UNIVERSITY OF PENNSYLVANIA - AFRICAN STUDIES CENTER
IRIN-West Africa Weekly Roundup no. 81 for 1998.12.31

IRIN-West Africa Weekly Roundup no. 81 for 1998.12.31


U N I T E D N A T I O N S

Office for the Coordination of Humanitarian Affairs Integrated Regional Information Network for West Africa

tel: +225 21 73 54 fax: +225 21 63 35 e-mail: irin-wa@africaonline.co.ci

IRIN-WA Weekly Roundup No 81 of Main Events for West Africa covering the period 25-30 December 1998

SIERRA LEONE: Nigeria strengthens forces in fight against rebels

Nigerian reinforcements poured into Sierra Leone during the week to strengthen the West African intervention force ECOMOG fighting rebels of the Revolutionary United Front (RUF).

As the fighting neared the capital Freetown, foreign nationals were evacuated and the special committee on Sierra Leone set up by the Economic Community of West African States (ECOWAS) met in emergency session in Cote d'Ivoire on Monday to discuss the situation. ECOMOG commander General Timothy Shelpidi accused Liberia of helping the rebels, prompting Monrovia to threaten to pull out of the special committee over what it called a "crisis of confidence".

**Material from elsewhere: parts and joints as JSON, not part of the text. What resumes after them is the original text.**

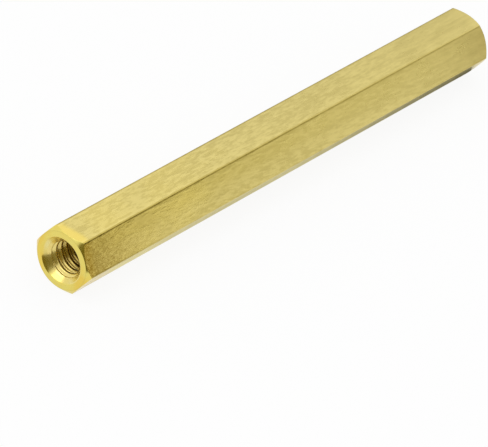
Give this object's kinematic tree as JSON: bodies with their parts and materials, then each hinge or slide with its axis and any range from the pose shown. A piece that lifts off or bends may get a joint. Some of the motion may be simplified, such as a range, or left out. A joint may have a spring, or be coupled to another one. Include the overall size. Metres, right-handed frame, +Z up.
{
  "type": "hex standoff",
  "caption": "Solid brass hexagonal spacer bar with a countersunk, internally threaded blind hole in each end and turned end chamfers.",
  "frame": {"origin": "middle of the flat that the bar lies on, halfway along its length", "axes": "+X along the bar and the axis of both threaded holes, +Z up out of the top flat, +Y towards a corner between two flats"},
  "size_m": [0.0636, 0.0072, 0.0063],
  "materials": {
    "brass": "plain drawn brass with fine lengthwise drawing lines, bright turned ends"
  },
  "bodies": {
    "root": {"standoff_body": "brass"}
  },
  "joints": []
}
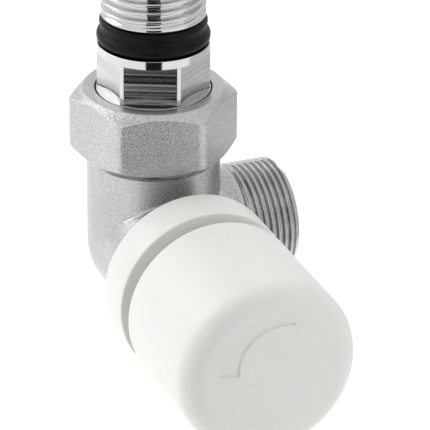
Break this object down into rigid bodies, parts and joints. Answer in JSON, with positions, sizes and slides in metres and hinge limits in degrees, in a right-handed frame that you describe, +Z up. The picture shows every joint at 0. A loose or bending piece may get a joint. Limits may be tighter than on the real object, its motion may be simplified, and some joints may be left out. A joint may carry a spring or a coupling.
{
  "type": "corner lockshield radiator valve",
  "caption": "Corner lockshield radiator valve: union tail up, male pipe outlet to one side, headwork under a plain pull-off shield cap.",
  "frame": {"origin": "centre of the pipe outlet's end face", "axes": "+X out of the pipe outlet, +Z up along the radiator tail, -Y along the headwork towards the shield cap; the three axes cross 28 mm inside the outlet"},
  "size_m": [0.0461, 0.0788, 0.0819],
  "materials": {
    "satin_nickel": "nickel plate over sandblasted forged brass, fine grained satin",
    "polished_nickel": "bright nickel plate over turned brass",
    "brass": "turned, unplated",
    "white_plastic": "moulded white plastic, soft satin gloss",
    "inner_plastic": "moulded off-white plastic",
    "black_rubber": "moulded rubber",
    "ptfe": "plain PTFE",
    "spring_steel": "stamped spring steel"
  },
  "bodies": {
    "valve": {"valve_body": "satin_nickel", "bonnet": "brass", "bonnet_o_ring": "black_rubber", "cap_collar": "white_plastic", "spindle_circlip": "spring_steel"},
    "tail": {"tailpiece": "polished_nickel", "tailpiece_seal": "black_rubber", "union_o_ring": "black_rubber"},
    "nut": {"union_nut": "satin_nickel"},
    "disc": {"disc_holder": "brass", "disc_washer": "black_rubber", "disc_screw": "brass", "thrust_washer": "ptfe", "swivel_clip": "spring_steel"},
    "stem": {"spindle": "brass", "spindle_o_ring_inner": "black_rubber", "spindle_o_ring_outer": "black_rubber"},
    "clip_insert": {"cap_insert": "inner_plastic"},
    "shield": {"cap": "white_plastic", "insert_retaining_ring": "spring_steel"}
  },
  "joints": [
    {"name": "tail_lift", "type": "slide", "parent": "valve", "child": "tail", "axis": [0, 0, 1], "range_m": [0, 0.00816]},
    {"name": "nut_turn", "type": "hinge", "parent": "tail", "child": "nut", "pos_m": [-0.028, 0, 0.027], "axis": [0, 0, 1], "range_deg": [0, 1620]},
    {"name": "disc_travel", "type": "slide", "parent": "valve", "child": "disc", "axis": [0, -1, 0], "range_m": [0, 0.004]},
    {"name": "stem_turn", "type": "hinge", "parent": "disc", "child": "stem", "pos_m": [-0.028, -0.02, 0], "axis": [0, -1, 0], "range_deg": [0, 1440]},
    {"name": "cap_pull", "type": "slide", "parent": "valve", "child": "clip_insert", "axis": [0, -1, 0], "range_m": [0, 0.045]},
    {"name": "cap_spin", "type": "hinge", "parent": "clip_insert", "child": "shield", "pos_m": [-0.028, -0.045, 0], "axis": [0, -1, 0], "continuous": true}
  ],
  "couplings": [
    {"joint": "nut_turn", "follows": "tail_lift", "rad_per_m": 3463.2},
    {"joint": "stem_turn", "follows": "disc_travel", "rad_per_m": 6283.2}
  ]
}
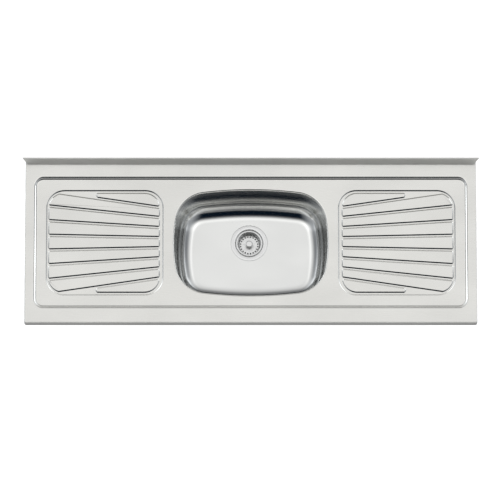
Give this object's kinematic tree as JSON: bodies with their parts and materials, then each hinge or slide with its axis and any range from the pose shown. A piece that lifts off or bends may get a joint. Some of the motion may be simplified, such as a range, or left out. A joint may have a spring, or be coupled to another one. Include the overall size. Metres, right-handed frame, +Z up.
{
  "type": "kitchen sink",
  "caption": "Lay-on stainless steel kitchen sink with a central bowl, a fan-grooved drainer on each side, a low upstand and a lift-out basket strainer with pull-up stopper.",
  "frame": {"origin": "middle of the rear batten's underside, where the sink lies on the cabinet's back rail", "axes": "+X to the right along the front, +Y towards the wall, +Z up"},
  "size_m": [1.4192, 0.52, 0.3708],
  "materials": {
    "stainless_sheet": "satin brushed",
    "stainless_waste": "polished",
    "knob_metal": "polished",
    "chipboard": "sealed edges",
    "galvanised_steel": "zinc coated",
    "bitumen": "matt",
    "black_rubber": "matt",
    "card": "pressed fibre",
    "grey_plastic": "moulded",
    "chrome_brass": "plated"
  },
  "bodies": {
    "sink": {"sink_top": "stainless_sheet", "bowl": "stainless_sheet", "front_batten": "chipboard", "rear_batten": "chipboard", "left_end_batten": "chipboard", "right_end_batten": "chipboard", "left_cross_batten": "chipboard", "right_cross_batten": "chipboard", "left_stiffener": "galvanised_steel", "right_stiffener": "galvanised_steel", "left_drainer_pad": "bitumen", "right_drainer_pad": "bitumen", "left_bowl_pad": "bitumen", "right_bowl_pad": "bitumen", "drain_body": "stainless_waste", "flange_gasket": "black_rubber", "under_gasket": "black_rubber", "friction_washer": "card", "lock_nut": "grey_plastic", "tailpiece": "chrome_brass", "tailpiece_washer": "black_rubber", "coupling_nut": "grey_plastic"},
    "basket": {"basket_cup": "stainless_waste", "basket_sleeve": "stainless_waste"},
    "plunger": {"stopper_knob": "knob_metal", "stopper_stem": "stainless_waste", "stopper_seal": "black_rubber", "seal_washer": "stainless_waste", "stem_nut": "stainless_waste"}
  },
  "joints": [
    {"name": "basket_lift", "type": "slide", "parent": "sink", "child": "basket", "axis": [0, 0, 1], "range_m": [0, 0.09]},
    {"name": "stopper_lift", "type": "slide", "parent": "basket", "child": "plunger", "axis": [0, 0, 1], "range_m": [0, 0.01]}
  ]
}
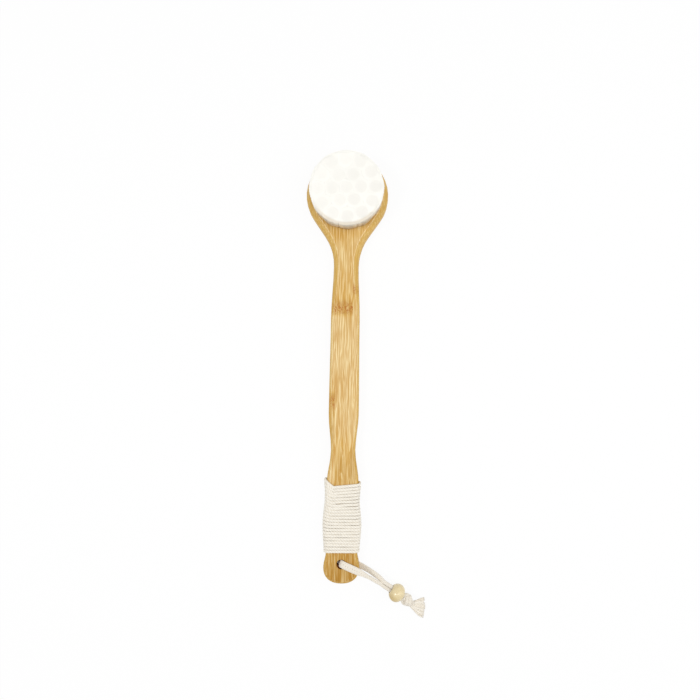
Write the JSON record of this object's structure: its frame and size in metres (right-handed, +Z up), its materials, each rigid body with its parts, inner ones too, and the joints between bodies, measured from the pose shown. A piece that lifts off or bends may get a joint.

ECOMOG spokesman Lieutenant Colonel Jimoh Okunlola told IRIN on Wednesday that more Nigerian reinforcements had been flown in, but declined to say how many. News reports said 1,000 troops arrived on Tuesday, bringing to 3,000 the number of Nigerian reinforcements flown in since Sunday. Okunlola said the reinforcements were being deployed where needed, including the town of Lunsar, about 80 km northeast of Freetown. ECOMOG has been consolidating its positions since its recent tactical withdrawal from Makeni, another 80 km northeast of Lunsar.

Okunlola said the rebels did not have the capacity to hold ground after their attacks and Makeni was occupied by the government's Civil Defence Forces (CDF). Civilians were beginning to return to their homes and ECOMOG troops would return to Makeni "in a very short while", he said.

General Shelpidi told IRIN on Tuesday his troops had withdrawn because supply lines had become too stretched. He stressed that Freetown was safe. The rebels had been split into small groups by ECOMOG attacks and were now raiding people's houses for food.

Britain's Royal Air Force nevertheless evacuated about 80 European citizens from Sierra Leone on Friday following fighting near Freetown. The US closed operations at its embassy and ordered all US government personnel to leave and NGOs also evacuated international staff. The WFP, UNICEF and UNOMSIL still have some staff in Freetown, but other UN agencies have evacuated their personnel to Guinea and Cote d'Ivoire, a UN official told IRIN.

Reuters reported on Monday that the rebel army numbered between 15,000 and 20,000 men and that many of its soldiers were youngsters press-ganged into fighting. ECOMOG has not disclosed its troop strength but news reports have estimated there are up to 12,000 men in the country. A military analyst told IRIN in Abidjan on Monday that ECOMOG would need at least a 6:1 superiority to overwhelm the rebels. Not all the troops in the country were actively involved in fighting the rebels, the analyst said. Many were tied up guarding strategic positions while the rebels were free to attack at will.

West African Ministers condemn rebels

West African foreign ministers strongly condemned the rebel atrocities against the civilian population in Sierra Leone in a communique issued after their meeting on Monday. They also appealed to the rebels to accept the legitimacy of the government in Freetown, stop fighting and take advantage of an amnesty offer by President Alhaji Ahmed Tejan Kabbah.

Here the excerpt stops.